=== What is being asked ===
Copy all of the material below exactly.

=== Entries ===

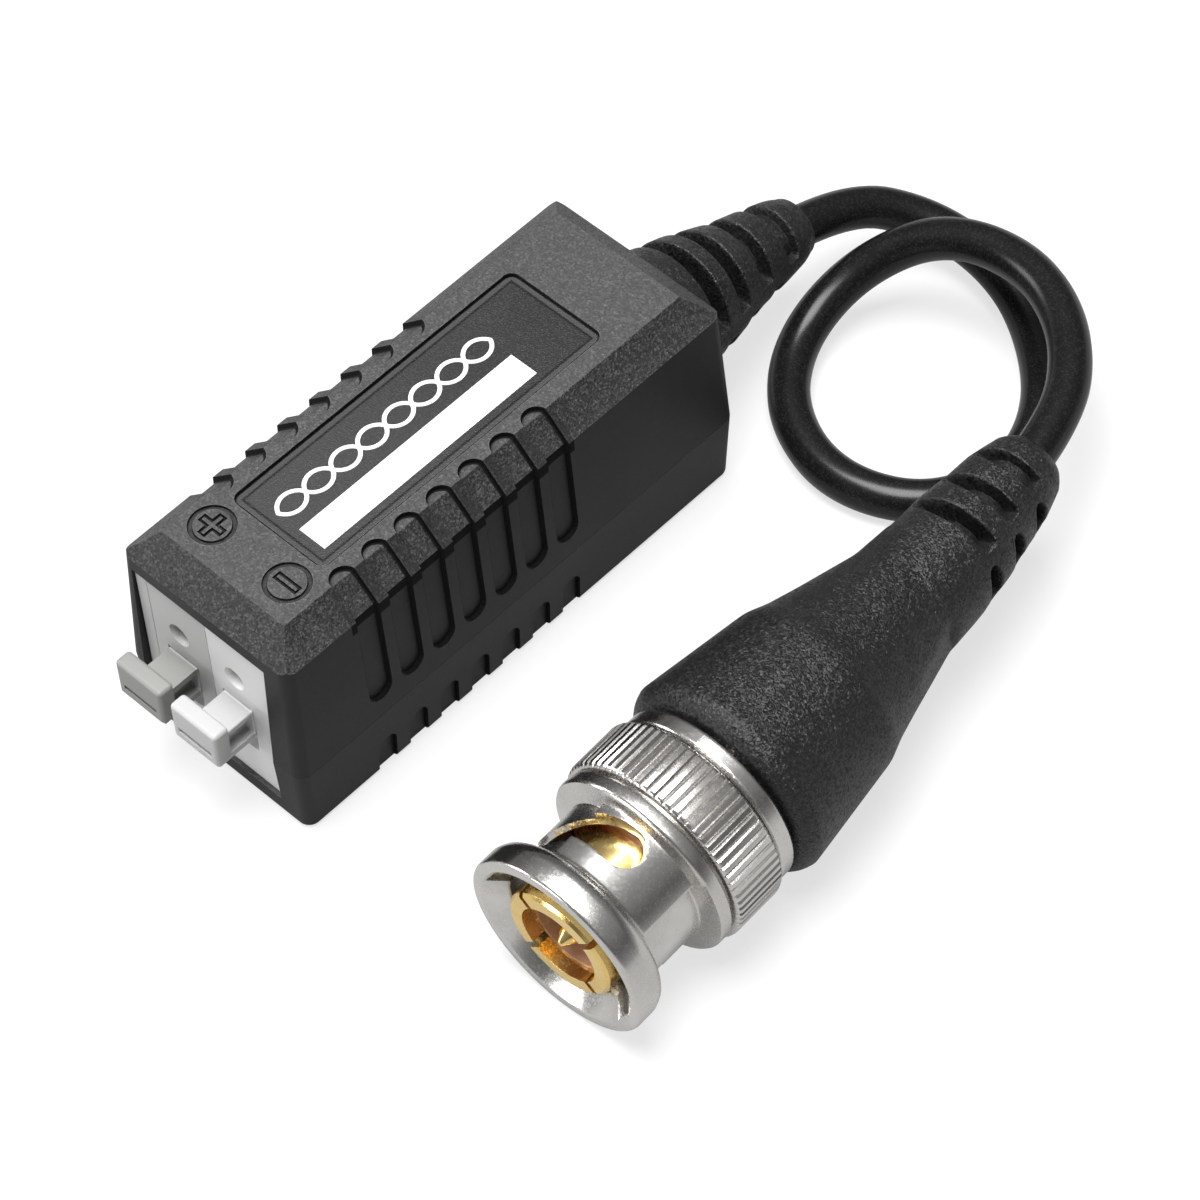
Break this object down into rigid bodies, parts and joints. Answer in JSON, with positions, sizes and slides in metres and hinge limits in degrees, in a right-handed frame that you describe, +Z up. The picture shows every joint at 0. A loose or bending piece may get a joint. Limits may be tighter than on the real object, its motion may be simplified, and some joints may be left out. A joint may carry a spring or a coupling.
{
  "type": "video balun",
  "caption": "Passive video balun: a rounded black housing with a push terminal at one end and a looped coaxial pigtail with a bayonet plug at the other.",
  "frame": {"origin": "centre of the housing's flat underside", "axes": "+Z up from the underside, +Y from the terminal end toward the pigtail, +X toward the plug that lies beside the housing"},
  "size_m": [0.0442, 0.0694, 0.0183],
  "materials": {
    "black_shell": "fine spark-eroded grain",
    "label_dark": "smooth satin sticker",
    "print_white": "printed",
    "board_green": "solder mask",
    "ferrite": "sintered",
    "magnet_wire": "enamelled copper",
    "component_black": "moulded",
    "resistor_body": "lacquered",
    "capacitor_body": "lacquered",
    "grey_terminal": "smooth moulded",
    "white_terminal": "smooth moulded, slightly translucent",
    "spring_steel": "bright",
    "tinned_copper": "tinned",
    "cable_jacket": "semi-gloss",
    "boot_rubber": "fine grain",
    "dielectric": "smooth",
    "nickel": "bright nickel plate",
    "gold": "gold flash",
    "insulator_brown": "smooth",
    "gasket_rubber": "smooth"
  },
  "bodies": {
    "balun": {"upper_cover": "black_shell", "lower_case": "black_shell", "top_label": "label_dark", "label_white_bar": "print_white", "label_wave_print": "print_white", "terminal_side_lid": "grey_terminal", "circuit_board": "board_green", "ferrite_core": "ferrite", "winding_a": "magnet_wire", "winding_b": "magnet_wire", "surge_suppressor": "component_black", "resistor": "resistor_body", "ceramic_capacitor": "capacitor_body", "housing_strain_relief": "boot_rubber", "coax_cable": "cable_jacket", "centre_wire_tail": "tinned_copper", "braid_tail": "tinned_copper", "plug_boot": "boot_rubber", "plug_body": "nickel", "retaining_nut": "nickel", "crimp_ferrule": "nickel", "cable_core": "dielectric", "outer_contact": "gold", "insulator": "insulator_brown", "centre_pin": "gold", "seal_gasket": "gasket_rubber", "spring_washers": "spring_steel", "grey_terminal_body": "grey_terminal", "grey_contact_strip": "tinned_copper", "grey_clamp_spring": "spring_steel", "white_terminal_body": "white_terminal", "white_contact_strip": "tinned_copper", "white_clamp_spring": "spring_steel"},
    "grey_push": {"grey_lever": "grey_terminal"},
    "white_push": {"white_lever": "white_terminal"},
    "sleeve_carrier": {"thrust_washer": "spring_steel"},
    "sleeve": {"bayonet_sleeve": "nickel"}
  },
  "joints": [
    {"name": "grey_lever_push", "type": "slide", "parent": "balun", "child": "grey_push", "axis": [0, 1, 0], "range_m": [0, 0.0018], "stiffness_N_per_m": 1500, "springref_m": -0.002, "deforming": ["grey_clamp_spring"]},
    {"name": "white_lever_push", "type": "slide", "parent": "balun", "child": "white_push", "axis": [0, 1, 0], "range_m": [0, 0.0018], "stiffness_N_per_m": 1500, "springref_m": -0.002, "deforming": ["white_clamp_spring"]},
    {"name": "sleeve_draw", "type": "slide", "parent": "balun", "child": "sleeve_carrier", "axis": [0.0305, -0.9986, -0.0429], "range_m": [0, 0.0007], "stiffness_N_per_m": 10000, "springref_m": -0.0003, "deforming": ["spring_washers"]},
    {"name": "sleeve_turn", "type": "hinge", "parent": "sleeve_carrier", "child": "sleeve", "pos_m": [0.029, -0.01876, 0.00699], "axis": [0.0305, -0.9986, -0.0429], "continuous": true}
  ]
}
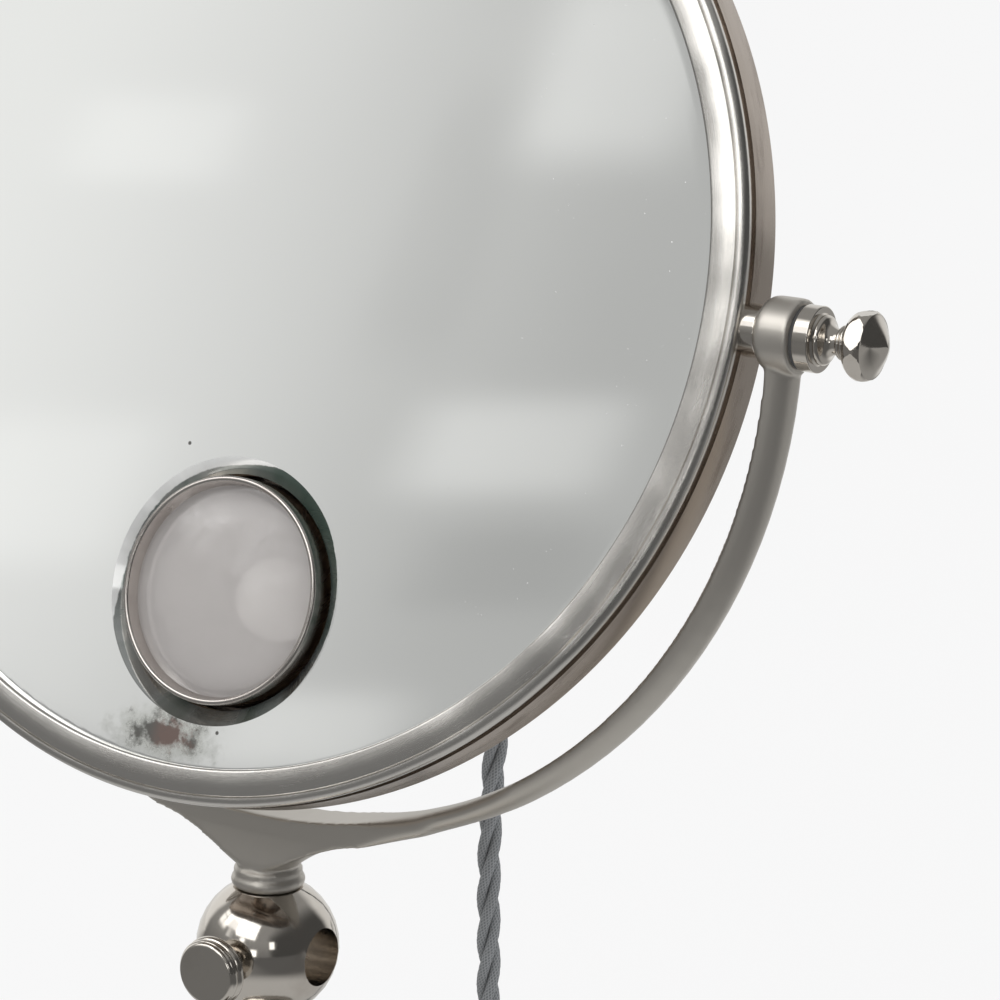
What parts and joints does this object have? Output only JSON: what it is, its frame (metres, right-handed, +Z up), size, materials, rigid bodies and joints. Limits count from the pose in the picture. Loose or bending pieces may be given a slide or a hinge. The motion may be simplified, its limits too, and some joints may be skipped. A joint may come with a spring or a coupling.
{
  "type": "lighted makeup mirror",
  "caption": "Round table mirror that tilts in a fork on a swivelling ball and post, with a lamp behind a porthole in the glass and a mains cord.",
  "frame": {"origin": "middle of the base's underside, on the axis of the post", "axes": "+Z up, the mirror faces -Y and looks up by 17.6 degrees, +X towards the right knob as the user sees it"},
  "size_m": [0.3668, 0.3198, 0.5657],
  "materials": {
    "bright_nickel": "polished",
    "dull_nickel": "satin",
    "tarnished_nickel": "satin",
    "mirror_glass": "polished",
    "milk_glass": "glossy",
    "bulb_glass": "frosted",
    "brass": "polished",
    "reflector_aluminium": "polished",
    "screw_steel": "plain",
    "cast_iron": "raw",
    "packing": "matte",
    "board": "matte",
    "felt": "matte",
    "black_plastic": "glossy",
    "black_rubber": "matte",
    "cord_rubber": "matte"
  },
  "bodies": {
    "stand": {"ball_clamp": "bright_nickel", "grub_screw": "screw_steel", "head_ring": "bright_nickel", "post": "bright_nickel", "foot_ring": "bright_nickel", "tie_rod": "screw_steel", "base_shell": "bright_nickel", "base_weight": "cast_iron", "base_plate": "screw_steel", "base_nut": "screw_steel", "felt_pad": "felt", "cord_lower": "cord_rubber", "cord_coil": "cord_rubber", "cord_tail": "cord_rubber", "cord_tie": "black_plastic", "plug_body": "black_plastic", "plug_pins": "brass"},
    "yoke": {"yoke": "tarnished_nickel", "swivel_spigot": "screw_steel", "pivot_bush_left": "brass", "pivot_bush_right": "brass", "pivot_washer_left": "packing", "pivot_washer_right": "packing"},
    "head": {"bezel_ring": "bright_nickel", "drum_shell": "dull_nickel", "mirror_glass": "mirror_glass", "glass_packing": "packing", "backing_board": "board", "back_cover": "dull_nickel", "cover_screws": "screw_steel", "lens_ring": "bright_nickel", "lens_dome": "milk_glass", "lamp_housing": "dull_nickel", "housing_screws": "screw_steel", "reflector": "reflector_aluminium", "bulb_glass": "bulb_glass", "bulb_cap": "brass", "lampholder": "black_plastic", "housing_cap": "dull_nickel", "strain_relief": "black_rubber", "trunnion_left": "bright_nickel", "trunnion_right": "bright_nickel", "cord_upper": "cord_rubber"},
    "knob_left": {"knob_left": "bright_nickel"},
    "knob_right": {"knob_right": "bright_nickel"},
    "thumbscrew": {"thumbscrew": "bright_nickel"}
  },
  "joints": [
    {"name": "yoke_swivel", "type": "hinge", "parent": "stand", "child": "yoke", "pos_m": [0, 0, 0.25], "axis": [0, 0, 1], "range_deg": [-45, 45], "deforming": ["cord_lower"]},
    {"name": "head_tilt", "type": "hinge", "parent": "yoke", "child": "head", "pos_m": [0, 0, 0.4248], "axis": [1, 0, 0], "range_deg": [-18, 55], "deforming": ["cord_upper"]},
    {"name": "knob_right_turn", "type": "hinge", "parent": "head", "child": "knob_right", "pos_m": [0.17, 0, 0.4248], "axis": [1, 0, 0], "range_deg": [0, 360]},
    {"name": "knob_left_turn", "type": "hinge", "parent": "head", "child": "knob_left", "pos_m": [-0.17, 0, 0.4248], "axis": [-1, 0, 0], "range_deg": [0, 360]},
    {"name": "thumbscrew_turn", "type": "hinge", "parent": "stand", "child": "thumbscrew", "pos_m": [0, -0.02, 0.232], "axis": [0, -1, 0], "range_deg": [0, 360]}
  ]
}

=== Output ===
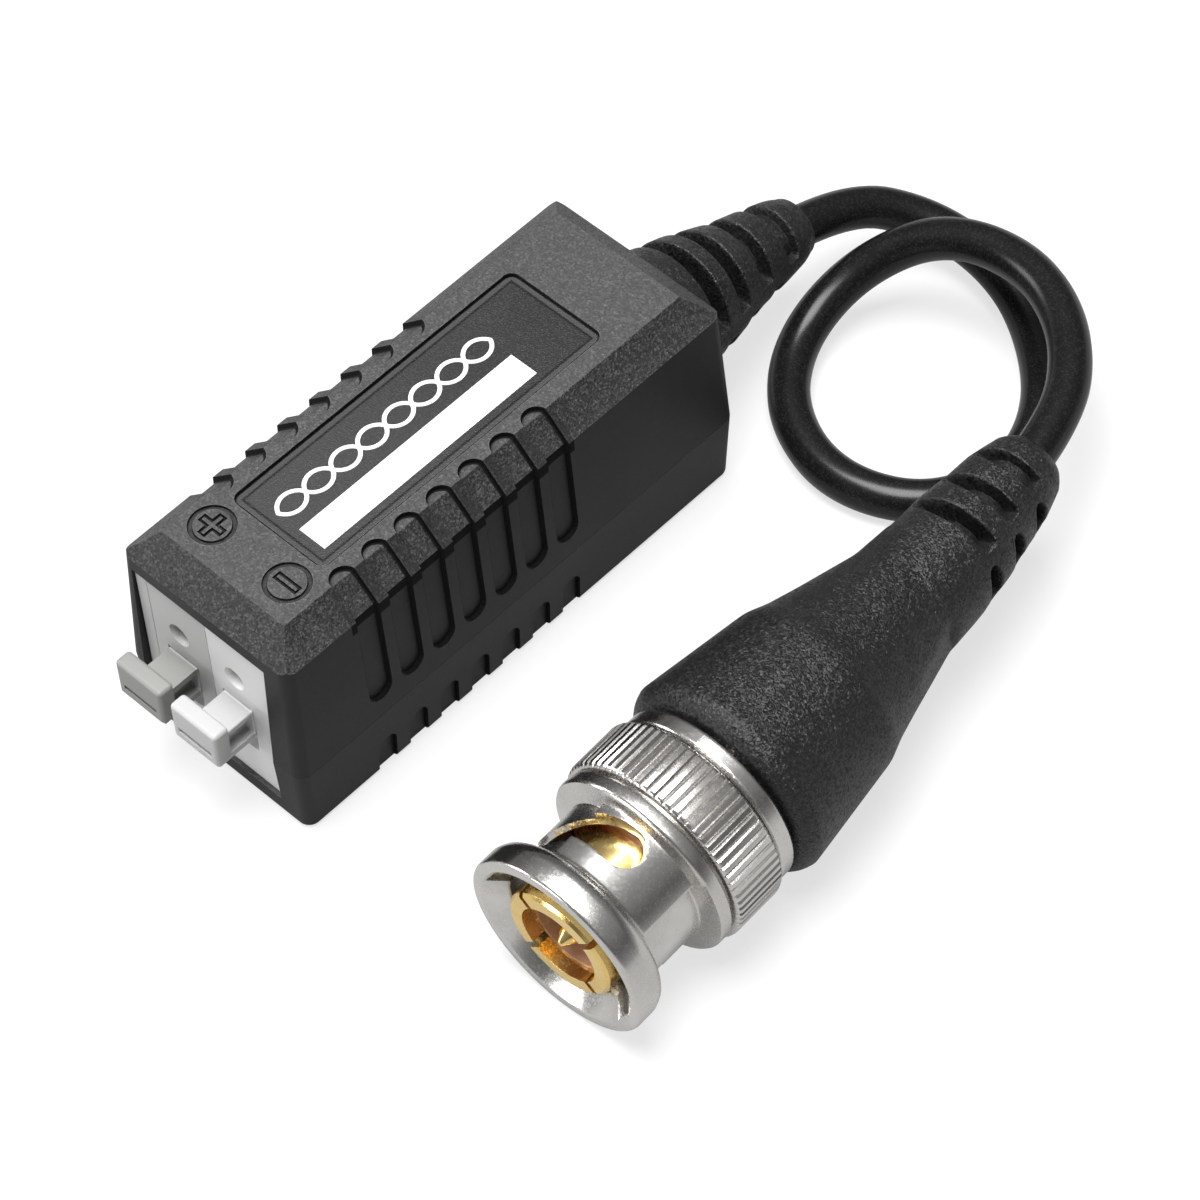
Break this object down into rigid bodies, parts and joints. Answer in JSON, with positions, sizes and slides in metres and hinge limits in degrees, in a right-handed frame that you describe, +Z up. The picture shows every joint at 0. A loose or bending piece may get a joint. Limits may be tighter than on the real object, its motion may be simplified, and some joints may be left out. A joint may carry a spring or a coupling.
{
  "type": "video balun",
  "caption": "Passive video balun: a rounded black housing with a push terminal at one end and a looped coaxial pigtail with a bayonet plug at the other.",
  "frame": {"origin": "centre of the housing's flat underside", "axes": "+Z up from the underside, +Y from the terminal end toward the pigtail, +X toward the plug that lies beside the housing"},
  "size_m": [0.0442, 0.0694, 0.0183],
  "materials": {
    "black_shell": "fine spark-eroded grain",
    "label_dark": "smooth satin sticker",
    "print_white": "printed",
    "board_green": "solder mask",
    "ferrite": "sintered",
    "magnet_wire": "enamelled copper",
    "component_black": "moulded",
    "resistor_body": "lacquered",
    "capacitor_body": "lacquered",
    "grey_terminal": "smooth moulded",
    "white_terminal": "smooth moulded, slightly translucent",
    "spring_steel": "bright",
    "tinned_copper": "tinned",
    "cable_jacket": "semi-gloss",
    "boot_rubber": "fine grain",
    "dielectric": "smooth",
    "nickel": "bright nickel plate",
    "gold": "gold flash",
    "insulator_brown": "smooth",
    "gasket_rubber": "smooth"
  },
  "bodies": {
    "balun": {"upper_cover": "black_shell", "lower_case": "black_shell", "top_label": "label_dark", "label_white_bar": "print_white", "label_wave_print": "print_white", "terminal_side_lid": "grey_terminal", "circuit_board": "board_green", "ferrite_core": "ferrite", "winding_a": "magnet_wire", "winding_b": "magnet_wire", "surge_suppressor": "component_black", "resistor": "resistor_body", "ceramic_capacitor": "capacitor_body", "housing_strain_relief": "boot_rubber", "coax_cable": "cable_jacket", "centre_wire_tail": "tinned_copper", "braid_tail": "tinned_copper", "plug_boot": "boot_rubber", "plug_body": "nickel", "retaining_nut": "nickel", "crimp_ferrule": "nickel", "cable_core": "dielectric", "outer_contact": "gold", "insulator": "insulator_brown", "centre_pin": "gold", "seal_gasket": "gasket_rubber", "spring_washers": "spring_steel", "grey_terminal_body": "grey_terminal", "grey_contact_strip": "tinned_copper", "grey_clamp_spring": "spring_steel", "white_terminal_body": "white_terminal", "white_contact_strip": "tinned_copper", "white_clamp_spring": "spring_steel"},
    "grey_push": {"grey_lever": "grey_terminal"},
    "white_push": {"white_lever": "white_terminal"},
    "sleeve_carrier": {"thrust_washer": "spring_steel"},
    "sleeve": {"bayonet_sleeve": "nickel"}
  },
  "joints": [
    {"name": "grey_lever_push", "type": "slide", "parent": "balun", "child": "grey_push", "axis": [0, 1, 0], "range_m": [0, 0.0018], "stiffness_N_per_m": 1500, "springref_m": -0.002, "deforming": ["grey_clamp_spring"]},
    {"name": "white_lever_push", "type": "slide", "parent": "balun", "child": "white_push", "axis": [0, 1, 0], "range_m": [0, 0.0018], "stiffness_N_per_m": 1500, "springref_m": -0.002, "deforming": ["white_clamp_spring"]},
    {"name": "sleeve_draw", "type": "slide", "parent": "balun", "child": "sleeve_carrier", "axis": [0.0305, -0.9986, -0.0429], "range_m": [0, 0.0007], "stiffness_N_per_m": 10000, "springref_m": -0.0003, "deforming": ["spring_washers"]},
    {"name": "sleeve_turn", "type": "hinge", "parent": "sleeve_carrier", "child": "sleeve", "pos_m": [0.029, -0.01876, 0.00699], "axis": [0.0305, -0.9986, -0.0429], "continuous": true}
  ]
}
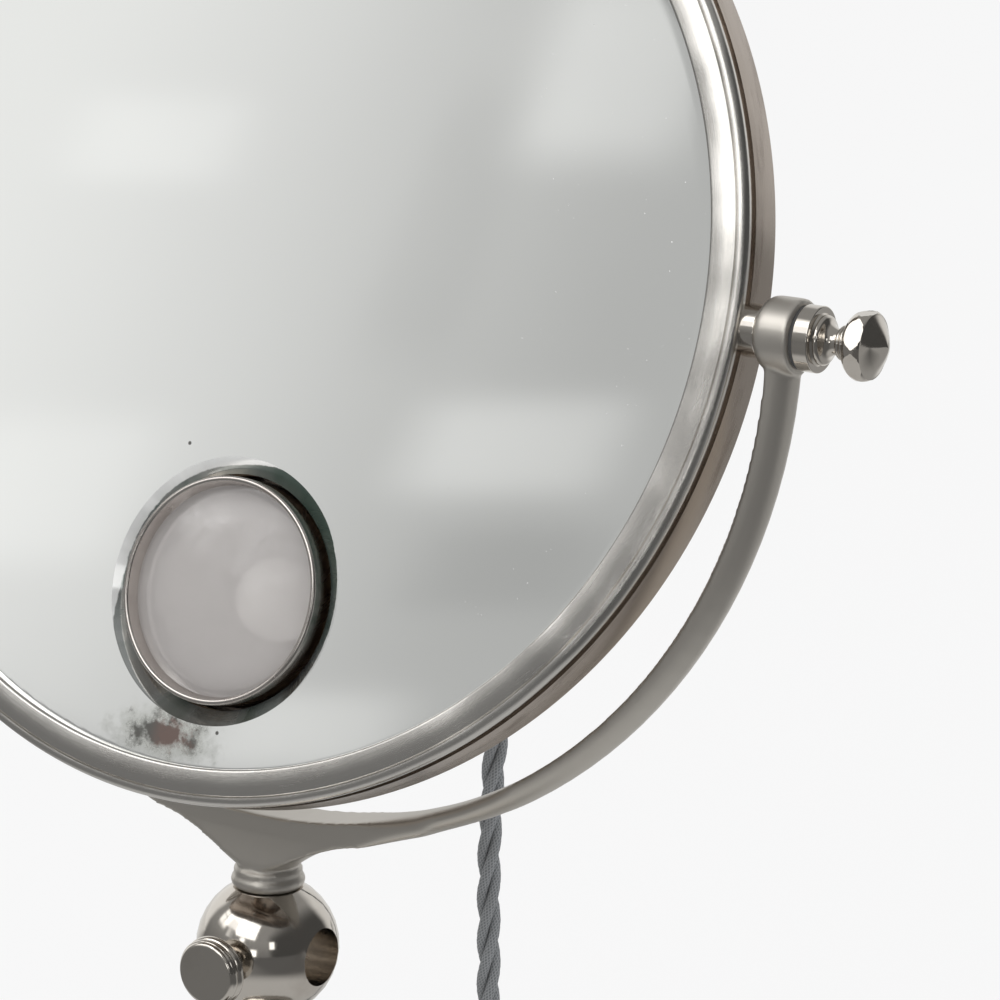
What parts and joints does this object have? Output only JSON: what it is, its frame (metres, right-handed, +Z up), size, materials, rigid bodies and joints. Limits count from the pose in the picture. Loose or bending pieces may be given a slide or a hinge. The motion may be simplified, its limits too, and some joints may be skipped. A joint may come with a spring or a coupling.
{
  "type": "lighted makeup mirror",
  "caption": "Round table mirror that tilts in a fork on a swivelling ball and post, with a lamp behind a porthole in the glass and a mains cord.",
  "frame": {"origin": "middle of the base's underside, on the axis of the post", "axes": "+Z up, the mirror faces -Y and looks up by 17.6 degrees, +X towards the right knob as the user sees it"},
  "size_m": [0.3668, 0.3198, 0.5657],
  "materials": {
    "bright_nickel": "polished",
    "dull_nickel": "satin",
    "tarnished_nickel": "satin",
    "mirror_glass": "polished",
    "milk_glass": "glossy",
    "bulb_glass": "frosted",
    "brass": "polished",
    "reflector_aluminium": "polished",
    "screw_steel": "plain",
    "cast_iron": "raw",
    "packing": "matte",
    "board": "matte",
    "felt": "matte",
    "black_plastic": "glossy",
    "black_rubber": "matte",
    "cord_rubber": "matte"
  },
  "bodies": {
    "stand": {"ball_clamp": "bright_nickel", "grub_screw": "screw_steel", "head_ring": "bright_nickel", "post": "bright_nickel", "foot_ring": "bright_nickel", "tie_rod": "screw_steel", "base_shell": "bright_nickel", "base_weight": "cast_iron", "base_plate": "screw_steel", "base_nut": "screw_steel", "felt_pad": "felt", "cord_lower": "cord_rubber", "cord_coil": "cord_rubber", "cord_tail": "cord_rubber", "cord_tie": "black_plastic", "plug_body": "black_plastic", "plug_pins": "brass"},
    "yoke": {"yoke": "tarnished_nickel", "swivel_spigot": "screw_steel", "pivot_bush_left": "brass", "pivot_bush_right": "brass", "pivot_washer_left": "packing", "pivot_washer_right": "packing"},
    "head": {"bezel_ring": "bright_nickel", "drum_shell": "dull_nickel", "mirror_glass": "mirror_glass", "glass_packing": "packing", "backing_board": "board", "back_cover": "dull_nickel", "cover_screws": "screw_steel", "lens_ring": "bright_nickel", "lens_dome": "milk_glass", "lamp_housing": "dull_nickel", "housing_screws": "screw_steel", "reflector": "reflector_aluminium", "bulb_glass": "bulb_glass", "bulb_cap": "brass", "lampholder": "black_plastic", "housing_cap": "dull_nickel", "strain_relief": "black_rubber", "trunnion_left": "bright_nickel", "trunnion_right": "bright_nickel", "cord_upper": "cord_rubber"},
    "knob_left": {"knob_left": "bright_nickel"},
    "knob_right": {"knob_right": "bright_nickel"},
    "thumbscrew": {"thumbscrew": "bright_nickel"}
  },
  "joints": [
    {"name": "yoke_swivel", "type": "hinge", "parent": "stand", "child": "yoke", "pos_m": [0, 0, 0.25], "axis": [0, 0, 1], "range_deg": [-45, 45], "deforming": ["cord_lower"]},
    {"name": "head_tilt", "type": "hinge", "parent": "yoke", "child": "head", "pos_m": [0, 0, 0.4248], "axis": [1, 0, 0], "range_deg": [-18, 55], "deforming": ["cord_upper"]},
    {"name": "knob_right_turn", "type": "hinge", "parent": "head", "child": "knob_right", "pos_m": [0.17, 0, 0.4248], "axis": [1, 0, 0], "range_deg": [0, 360]},
    {"name": "knob_left_turn", "type": "hinge", "parent": "head", "child": "knob_left", "pos_m": [-0.17, 0, 0.4248], "axis": [-1, 0, 0], "range_deg": [0, 360]},
    {"name": "thumbscrew_turn", "type": "hinge", "parent": "stand", "child": "thumbscrew", "pos_m": [0, -0.02, 0.232], "axis": [0, -1, 0], "range_deg": [0, 360]}
  ]
}